§ EXERCISE INSTRUCTIONS:
Your answer should consist only of the lines below from the one with "Keep writing the" through the one with "(42, 70, 8.8), (66, 98, 7.4))", copied exactly.
— begin DATA TO USE —
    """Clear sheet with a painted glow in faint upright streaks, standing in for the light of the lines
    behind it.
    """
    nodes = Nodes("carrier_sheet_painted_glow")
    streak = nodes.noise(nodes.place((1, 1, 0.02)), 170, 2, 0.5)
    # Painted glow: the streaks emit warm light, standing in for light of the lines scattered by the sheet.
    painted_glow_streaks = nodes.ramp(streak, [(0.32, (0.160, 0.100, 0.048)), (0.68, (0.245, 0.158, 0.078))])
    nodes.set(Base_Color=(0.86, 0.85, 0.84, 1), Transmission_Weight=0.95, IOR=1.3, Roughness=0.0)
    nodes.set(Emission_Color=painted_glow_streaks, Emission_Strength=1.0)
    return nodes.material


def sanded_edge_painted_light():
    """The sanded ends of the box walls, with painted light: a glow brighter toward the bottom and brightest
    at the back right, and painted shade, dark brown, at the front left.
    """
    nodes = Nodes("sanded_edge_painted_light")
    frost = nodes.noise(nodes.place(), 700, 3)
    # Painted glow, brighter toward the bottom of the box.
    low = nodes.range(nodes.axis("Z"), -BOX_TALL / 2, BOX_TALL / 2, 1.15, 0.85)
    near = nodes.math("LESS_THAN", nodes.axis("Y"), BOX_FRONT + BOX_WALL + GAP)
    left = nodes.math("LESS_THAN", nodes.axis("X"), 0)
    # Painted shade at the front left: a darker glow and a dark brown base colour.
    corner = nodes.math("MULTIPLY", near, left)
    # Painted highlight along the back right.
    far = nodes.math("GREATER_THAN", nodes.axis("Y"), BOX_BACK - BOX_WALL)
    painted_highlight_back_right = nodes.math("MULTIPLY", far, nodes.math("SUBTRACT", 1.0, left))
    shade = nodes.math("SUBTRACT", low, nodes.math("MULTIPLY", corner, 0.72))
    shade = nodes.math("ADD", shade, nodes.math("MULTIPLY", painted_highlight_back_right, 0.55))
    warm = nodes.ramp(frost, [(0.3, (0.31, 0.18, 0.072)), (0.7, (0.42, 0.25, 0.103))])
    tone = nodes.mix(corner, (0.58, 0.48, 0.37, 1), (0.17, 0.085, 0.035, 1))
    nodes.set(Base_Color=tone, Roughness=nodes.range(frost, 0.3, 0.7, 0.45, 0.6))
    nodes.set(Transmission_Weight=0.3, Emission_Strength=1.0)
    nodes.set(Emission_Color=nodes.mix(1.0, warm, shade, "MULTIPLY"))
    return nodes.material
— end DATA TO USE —
— begin DATA TO USE —
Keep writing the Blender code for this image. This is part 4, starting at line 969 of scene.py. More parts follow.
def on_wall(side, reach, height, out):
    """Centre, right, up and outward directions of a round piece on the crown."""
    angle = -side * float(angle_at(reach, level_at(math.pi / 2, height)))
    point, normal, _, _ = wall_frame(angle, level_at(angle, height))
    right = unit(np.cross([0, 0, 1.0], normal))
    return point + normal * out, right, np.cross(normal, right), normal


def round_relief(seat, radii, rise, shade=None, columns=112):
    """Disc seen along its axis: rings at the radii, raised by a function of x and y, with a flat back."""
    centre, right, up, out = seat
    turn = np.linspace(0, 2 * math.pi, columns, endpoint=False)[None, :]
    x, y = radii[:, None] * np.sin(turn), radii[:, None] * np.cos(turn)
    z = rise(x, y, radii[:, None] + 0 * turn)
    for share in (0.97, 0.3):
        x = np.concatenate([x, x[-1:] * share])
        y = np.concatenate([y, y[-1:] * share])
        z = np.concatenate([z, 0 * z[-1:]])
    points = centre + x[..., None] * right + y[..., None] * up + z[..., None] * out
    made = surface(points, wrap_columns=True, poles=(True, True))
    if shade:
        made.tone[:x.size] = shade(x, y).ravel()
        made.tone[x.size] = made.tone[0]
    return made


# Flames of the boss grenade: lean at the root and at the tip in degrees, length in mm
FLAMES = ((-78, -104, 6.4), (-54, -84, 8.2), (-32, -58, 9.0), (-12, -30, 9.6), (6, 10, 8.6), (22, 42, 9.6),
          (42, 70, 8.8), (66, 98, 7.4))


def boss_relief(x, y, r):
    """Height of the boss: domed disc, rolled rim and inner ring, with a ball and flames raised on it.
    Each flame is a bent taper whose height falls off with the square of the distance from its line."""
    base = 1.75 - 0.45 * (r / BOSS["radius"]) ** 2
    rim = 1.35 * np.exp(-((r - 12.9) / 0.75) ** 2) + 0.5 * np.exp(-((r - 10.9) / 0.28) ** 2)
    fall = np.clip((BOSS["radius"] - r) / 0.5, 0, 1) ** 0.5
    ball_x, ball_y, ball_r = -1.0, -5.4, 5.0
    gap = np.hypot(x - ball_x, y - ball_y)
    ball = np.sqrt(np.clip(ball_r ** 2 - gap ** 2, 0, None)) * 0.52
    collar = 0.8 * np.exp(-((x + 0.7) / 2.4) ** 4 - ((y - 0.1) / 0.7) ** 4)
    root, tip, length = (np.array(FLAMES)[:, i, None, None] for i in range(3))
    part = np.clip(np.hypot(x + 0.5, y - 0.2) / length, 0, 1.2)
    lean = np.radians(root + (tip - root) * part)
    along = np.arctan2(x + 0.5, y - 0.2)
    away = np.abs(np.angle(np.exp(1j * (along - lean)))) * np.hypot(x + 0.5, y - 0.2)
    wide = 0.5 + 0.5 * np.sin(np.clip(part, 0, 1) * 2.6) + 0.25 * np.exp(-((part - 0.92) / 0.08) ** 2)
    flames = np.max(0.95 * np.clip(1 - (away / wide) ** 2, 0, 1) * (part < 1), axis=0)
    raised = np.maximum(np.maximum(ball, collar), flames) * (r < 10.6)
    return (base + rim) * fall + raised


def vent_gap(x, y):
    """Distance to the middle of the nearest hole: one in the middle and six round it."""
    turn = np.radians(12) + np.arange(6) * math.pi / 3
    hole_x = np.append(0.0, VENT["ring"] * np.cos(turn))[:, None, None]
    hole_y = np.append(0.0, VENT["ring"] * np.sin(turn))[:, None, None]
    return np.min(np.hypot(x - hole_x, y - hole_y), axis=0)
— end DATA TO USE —
§ COMPLETE ANSWER:
Keep writing the Blender code for this image. This is part 4, starting at line 969 of scene.py. More parts follow.
def on_wall(side, reach, height, out):
    """Centre, right, up and outward directions of a round piece on the crown."""
    angle = -side * float(angle_at(reach, level_at(math.pi / 2, height)))
    point, normal, _, _ = wall_frame(angle, level_at(angle, height))
    right = unit(np.cross([0, 0, 1.0], normal))
    return point + normal * out, right, np.cross(normal, right), normal


def round_relief(seat, radii, rise, shade=None, columns=112):
    """Disc seen along its axis: rings at the radii, raised by a function of x and y, with a flat back."""
    centre, right, up, out = seat
    turn = np.linspace(0, 2 * math.pi, columns, endpoint=False)[None, :]
    x, y = radii[:, None] * np.sin(turn), radii[:, None] * np.cos(turn)
    z = rise(x, y, radii[:, None] + 0 * turn)
    for share in (0.97, 0.3):
        x = np.concatenate([x, x[-1:] * share])
        y = np.concatenate([y, y[-1:] * share])
        z = np.concatenate([z, 0 * z[-1:]])
    points = centre + x[..., None] * right + y[..., None] * up + z[..., None] * out
    made = surface(points, wrap_columns=True, poles=(True, True))
    if shade:
        made.tone[:x.size] = shade(x, y).ravel()
        made.tone[x.size] = made.tone[0]
    return made


# Flames of the boss grenade: lean at the root and at the tip in degrees, length in mm
FLAMES = ((-78, -104, 6.4), (-54, -84, 8.2), (-32, -58, 9.0), (-12, -30, 9.6), (6, 10, 8.6), (22, 42, 9.6),
          (42, 70, 8.8), (66, 98, 7.4))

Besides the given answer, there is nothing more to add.